Input rows →
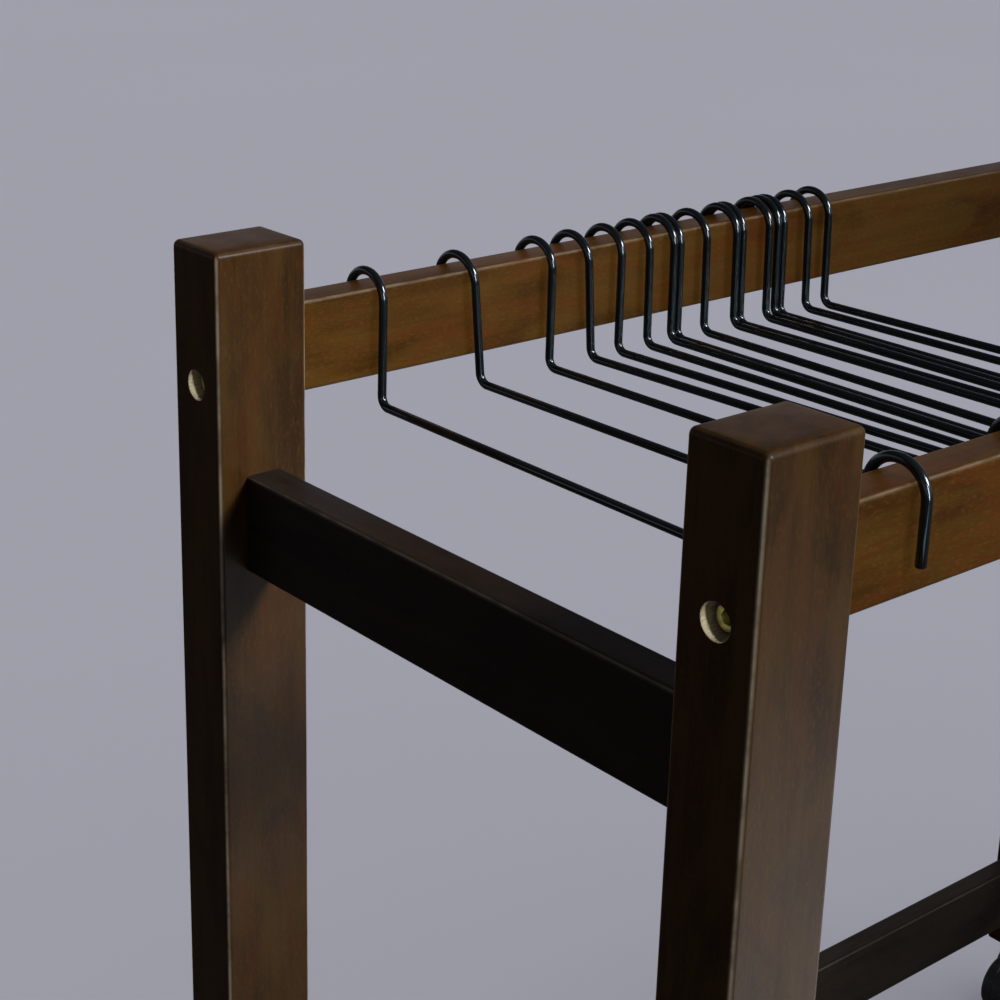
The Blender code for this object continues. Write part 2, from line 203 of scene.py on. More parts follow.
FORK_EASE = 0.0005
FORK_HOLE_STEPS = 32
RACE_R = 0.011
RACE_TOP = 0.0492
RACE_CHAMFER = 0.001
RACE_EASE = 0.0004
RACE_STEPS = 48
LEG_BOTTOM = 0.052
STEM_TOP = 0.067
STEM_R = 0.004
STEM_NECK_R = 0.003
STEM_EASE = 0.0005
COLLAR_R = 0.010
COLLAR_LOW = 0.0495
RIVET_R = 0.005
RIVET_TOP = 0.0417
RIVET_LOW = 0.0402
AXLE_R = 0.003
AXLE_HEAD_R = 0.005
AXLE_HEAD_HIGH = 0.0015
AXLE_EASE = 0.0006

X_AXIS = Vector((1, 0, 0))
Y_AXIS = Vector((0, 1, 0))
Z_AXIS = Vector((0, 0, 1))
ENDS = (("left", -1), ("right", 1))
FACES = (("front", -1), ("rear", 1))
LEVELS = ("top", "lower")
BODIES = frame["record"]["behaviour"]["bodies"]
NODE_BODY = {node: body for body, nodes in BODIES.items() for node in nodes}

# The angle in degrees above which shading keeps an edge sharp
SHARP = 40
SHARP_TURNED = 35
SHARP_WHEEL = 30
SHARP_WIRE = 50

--

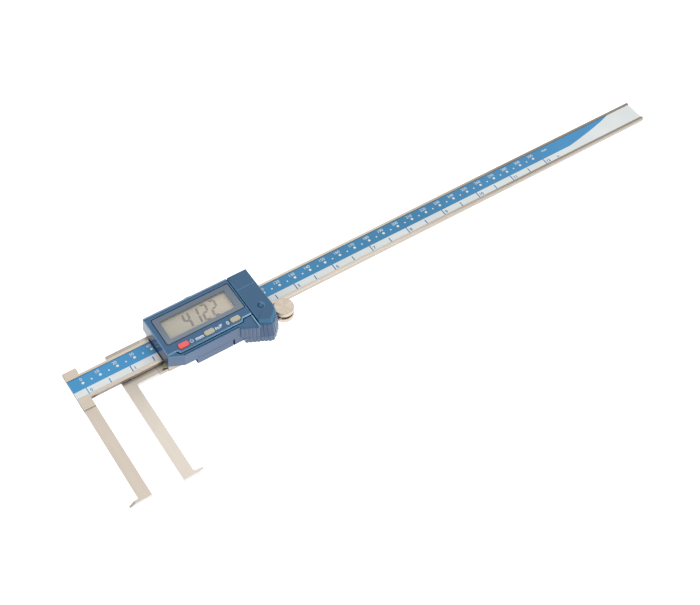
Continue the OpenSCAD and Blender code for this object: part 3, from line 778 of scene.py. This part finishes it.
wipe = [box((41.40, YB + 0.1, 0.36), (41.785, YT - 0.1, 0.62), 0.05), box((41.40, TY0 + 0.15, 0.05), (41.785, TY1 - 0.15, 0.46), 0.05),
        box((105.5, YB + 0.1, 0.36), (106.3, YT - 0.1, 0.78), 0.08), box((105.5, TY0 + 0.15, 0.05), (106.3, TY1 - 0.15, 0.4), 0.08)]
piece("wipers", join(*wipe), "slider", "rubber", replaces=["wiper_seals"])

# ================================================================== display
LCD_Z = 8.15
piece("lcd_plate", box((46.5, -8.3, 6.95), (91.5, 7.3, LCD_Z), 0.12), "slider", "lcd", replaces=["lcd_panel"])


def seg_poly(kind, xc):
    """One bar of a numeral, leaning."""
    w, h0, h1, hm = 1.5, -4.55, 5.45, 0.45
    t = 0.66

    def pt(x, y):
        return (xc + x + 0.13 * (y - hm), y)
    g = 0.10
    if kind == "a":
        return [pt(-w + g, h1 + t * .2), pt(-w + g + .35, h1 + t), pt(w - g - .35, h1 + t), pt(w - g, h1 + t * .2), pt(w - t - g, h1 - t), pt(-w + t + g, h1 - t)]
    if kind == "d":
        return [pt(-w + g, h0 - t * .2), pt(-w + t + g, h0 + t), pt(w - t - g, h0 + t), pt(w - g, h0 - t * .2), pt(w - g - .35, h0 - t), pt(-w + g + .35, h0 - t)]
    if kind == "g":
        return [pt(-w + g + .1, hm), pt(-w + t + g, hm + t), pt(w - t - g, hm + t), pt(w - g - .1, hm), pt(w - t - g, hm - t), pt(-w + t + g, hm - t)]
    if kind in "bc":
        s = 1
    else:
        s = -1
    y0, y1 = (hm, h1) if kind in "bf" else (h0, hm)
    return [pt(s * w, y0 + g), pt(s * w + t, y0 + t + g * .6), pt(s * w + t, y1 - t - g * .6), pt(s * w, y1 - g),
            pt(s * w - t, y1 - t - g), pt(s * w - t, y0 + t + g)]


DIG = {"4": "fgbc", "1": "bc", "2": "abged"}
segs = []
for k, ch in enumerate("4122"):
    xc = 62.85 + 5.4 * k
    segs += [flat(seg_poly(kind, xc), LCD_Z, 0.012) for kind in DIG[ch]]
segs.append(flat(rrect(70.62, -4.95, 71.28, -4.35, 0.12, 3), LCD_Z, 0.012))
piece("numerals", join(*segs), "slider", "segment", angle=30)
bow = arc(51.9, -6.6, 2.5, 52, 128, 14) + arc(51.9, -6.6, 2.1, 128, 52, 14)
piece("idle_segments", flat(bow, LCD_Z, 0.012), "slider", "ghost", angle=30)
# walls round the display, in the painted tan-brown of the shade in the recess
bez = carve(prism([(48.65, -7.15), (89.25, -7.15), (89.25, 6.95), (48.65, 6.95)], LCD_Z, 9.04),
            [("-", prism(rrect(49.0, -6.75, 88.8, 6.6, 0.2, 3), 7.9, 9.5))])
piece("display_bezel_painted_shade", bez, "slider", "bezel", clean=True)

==

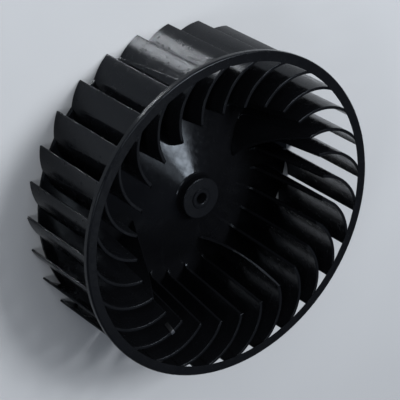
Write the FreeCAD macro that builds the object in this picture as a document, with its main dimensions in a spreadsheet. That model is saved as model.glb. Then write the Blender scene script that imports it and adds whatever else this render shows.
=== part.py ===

Work to complete →
Return nothing but the lines running from the line with "The Blender code" through the line with "SHARP_WIRE = 50", exactly as they appear.

Reply →
The Blender code for this object continues. Write part 2, from line 203 of scene.py on. More parts follow.
FORK_EASE = 0.0005
FORK_HOLE_STEPS = 32
RACE_R = 0.011
RACE_TOP = 0.0492
RACE_CHAMFER = 0.001
RACE_EASE = 0.0004
RACE_STEPS = 48
LEG_BOTTOM = 0.052
STEM_TOP = 0.067
STEM_R = 0.004
STEM_NECK_R = 0.003
STEM_EASE = 0.0005
COLLAR_R = 0.010
COLLAR_LOW = 0.0495
RIVET_R = 0.005
RIVET_TOP = 0.0417
RIVET_LOW = 0.0402
AXLE_R = 0.003
AXLE_HEAD_R = 0.005
AXLE_HEAD_HIGH = 0.0015
AXLE_EASE = 0.0006

X_AXIS = Vector((1, 0, 0))
Y_AXIS = Vector((0, 1, 0))
Z_AXIS = Vector((0, 0, 1))
ENDS = (("left", -1), ("right", 1))
FACES = (("front", -1), ("rear", 1))
LEVELS = ("top", "lower")
BODIES = frame["record"]["behaviour"]["bodies"]
NODE_BODY = {node: body for body, nodes in BODIES.items() for node in nodes}

# The angle in degrees above which shading keeps an edge sharp
SHARP = 40
SHARP_TURNED = 35
SHARP_WHEEL = 30
SHARP_WIRE = 50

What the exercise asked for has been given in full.